143746P.pdf  08/31/2015  Heath Adkisson, et al  v.  Blytheville School District #5
   U.S. Court of Appeals Case No:   14-3746
   U.S. District Court for the Eastern District of Arkansas - Jonesboro   
[PUBLISHED] [[Smith, Author, with Beam and Bye, Circuit Judges] Civil case - Arkansas Public School Choice Act. The 2013 Arkansas Public School Choice Law contained a broad school choice transfer option but gave school districts the ability to claim an exemption from the Act if the district was subject to desegregation order or mandate of a federal court or agency remedying the effects of past racial segregation.

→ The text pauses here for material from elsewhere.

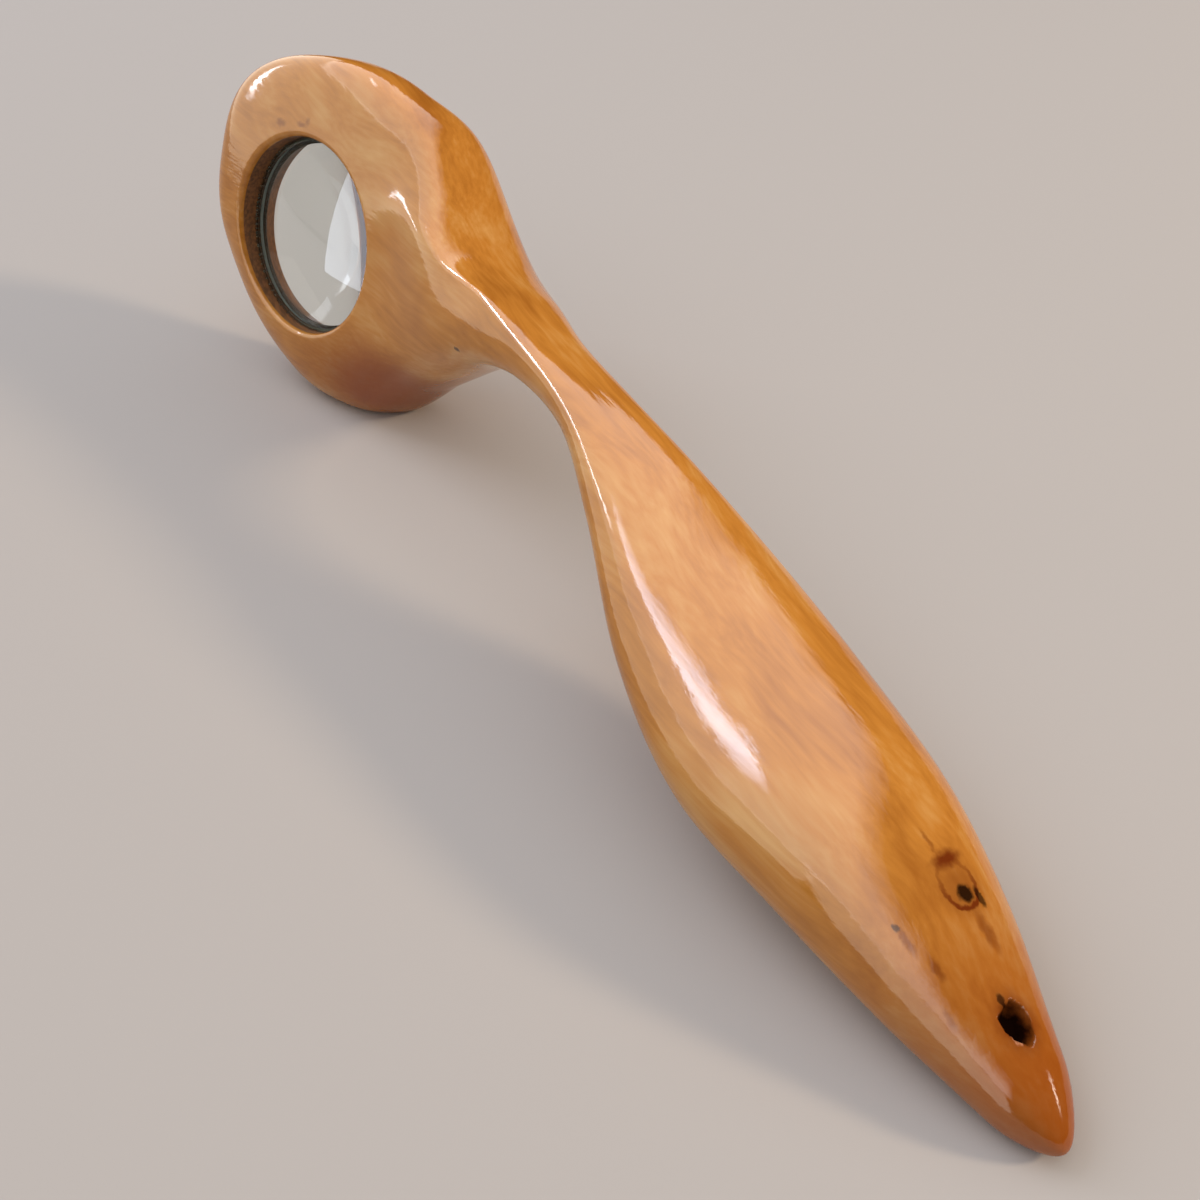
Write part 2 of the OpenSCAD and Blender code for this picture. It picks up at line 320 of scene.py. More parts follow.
def cad_origin(body, curves):
    """The CAD model's origin: the middle of its length and width, on the plane that it stands on."""
    coarse = places(body, CAD_STEP, CAD_END_STEPS, CAD_TIP_STEPS)
    rings = [section(body, curves, x, CAD_SIDES) for x in coarse]
    x, y, z = np.vstack([*end_points(body, curves), *rings]).T
    table_z = max(z[x < NECK_X].min(), z[x > NECK_X].min()) + body.flat_depth
    return np.array([body.overall_l / 2, (y.min() + y.max()) / 2, table_z])


class Skin:
    """Points, their normals and the faces of a surface, in millimetres."""

    def __init__(self, points, normals, faces):
        self.points = points
        self.normals = normals
        self.faces = faces
        self.kinds = ["skin"] * len(faces)

    def add(self, points, normals):
        """Adds points with normals and returns their numbers."""
        first = len(self.points)
        self.points = np.vstack([self.points, points])
        self.normals = np.vstack([self.normals, normals])
        return list(range(first, len(self.points)))

    def keep(self, level):
        """Drops what lies below level 0 and returns the loops of edges that this leaves open."""
        inside = level > 0
        made, follow, faces, kinds, points, normals = {}, {}, [], [], [], []
        for face, kind in zip(self.faces, self.kinds):
            count = sum(inside[i] for i in face)
            if count == len(face):
                faces.append(face)
                kinds.append(kind)
                continue
            if count == 0:
                continue
            corners = []
            for a, b in zip(face, face[1:] + face[:1]):
                if inside[a]:
                    corners.append(a)
                if inside[a] == inside[b]:
                    continue
                key = (min(a, b), max(a, b))
                if key not in made:
                    t = level[a] / (level[a] - level[b])
                    made[key] = len(self.points) + len(points)
                    points.append(self.points[a] * (1 - t) + self.points[b] * t)
                    normals.append(self.normals[a] * (1 - t) + self.normals[b] * t)
                corners.append(made[key])
                if inside[a]:
                    leaving = made[key]
                else:
                    entering = made[key]
            faces.append(tuple(corners))
            kinds.append(kind)
            follow[leaving] = entering
        self.faces, self.kinds = faces, kinds
        self.add(np.array(points), np.array(normals))
        loops = []
        while follow:
            loop = [next(iter(follow))]
            while loop[-1] in follow:
                loop.append(follow.pop(loop[-1]))
            loops.append(loop[:-1])
        return loops

    def strip(self, loop, row, kind):
        """Faces between an open loop and the next row of as many points."""
        for i in range(len(loop)):
            j = (i + 1) % len(loop)
            self.faces.append((loop[j], loop[i], row[i], row[j]))
            self.kinds.append(kind)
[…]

Here, plaintiffs are parents of the Blytheville School District and were prevented from sending their children to another district because the District claimed the exemption. Given that the Arkansas General Assembly has stricken the exemption clause at issue in this suit - Sec. 6-18-1906(b)- and that the district has claimed an exemption under the newly added Sec. 6-13-113, the plaintiffs' request for declaratory and injunctive relief, in so far as it pertains to the 2013 Act, is moot; however, plaintiffs could potentially recover money damages for any constitutional violation arising from the School District's alleged violation of the 2013 Act, and that part of their claim is not moot and the court will address plaintiffs' underlying due process and equal protection claims; none of plaintiffs' cited cases establish that a parent's ability to choose where his or her child is educated within the public school system is a fundamental right of liberty; the Act does not create a property interest in exercising public school choice because plaintiffs do not have more than a mere subjective expectancy of school choice under the Act since the receiving nonresident districts retained discretion to accept or reject transfer students, such as plaintiffs' children; plaintiffs failed to prove the district had a disparate purpose in claiming the exemption and strict scrutiny analysis is not required; applying the rational basis test, the district had a rational basis for believing it was subject to a federal court desegregation order or federal agency mandate which it would violate if it failed to claim the exemption. Judge Beam, concurring in part and dissenting in part.